From Customer Insight to New Sales Opportunities
How D-Fence, a Finnish cybersecurity expert, listened to its customers in a new way and turned its findings into action within weeks.
25
Years of expertise in the information security field at D-Fence
100 %
Domestic Services for Business Customers
2
The following customer groups were interviewed: current customers and companies used for comparison
6 weeks
Applying Findings in Sales and Customer Service
The question that kicks off a strong customer insight project is always the same. It can be phrased in many ways, but its essence remains the same: Why did the customer choose us, and why did another company end up choosing someone else after comparing options?
The Finnish cybersecurity company D-Fence Oy has been operating in the market since 2000. The company’s service portfolio is built around domestic solutions: the Easy GDPR service, designed for managing GDPR compliance; email security; and the broader Email Security suite. The company has a diverse and established customer base and enjoys a strong reputation in the industry.
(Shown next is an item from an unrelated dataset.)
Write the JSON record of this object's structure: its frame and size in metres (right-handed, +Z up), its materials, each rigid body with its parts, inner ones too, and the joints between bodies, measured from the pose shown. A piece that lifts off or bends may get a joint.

But as is often the case with long-established consulting firms, there was one conversation that had never been systematically held: a conversation with the client in their own words, without a sales agenda.
It was D-Fence’s decision to initiate that discussion, which yielded results within six weeks.
Goal: an outside perspective, a deeper understanding
D-Fence wasn’t born out of a crisis. On the contrary: the existing services were working well, customers were satisfied, and the company’s core business was strong. The goal was to build on that foundation.
Still, the company’s management had a hunch that customers actually had more to say than what routine customer interactions revealed. Customers were buying. They valued the service. But what, exactly, did they value about it? What else did they want? And what were the companies—the ones that had once compared options but ultimately chosen a different solution—really looking for?
In a typical situation, these questions remain unanswered. They aren’t asked because there’s no simple way to answer them. NPS scores provide a number but not a reason. Customer feedback surveys work well for short questions but run into the problem that respondents tend to phrase their answers politely.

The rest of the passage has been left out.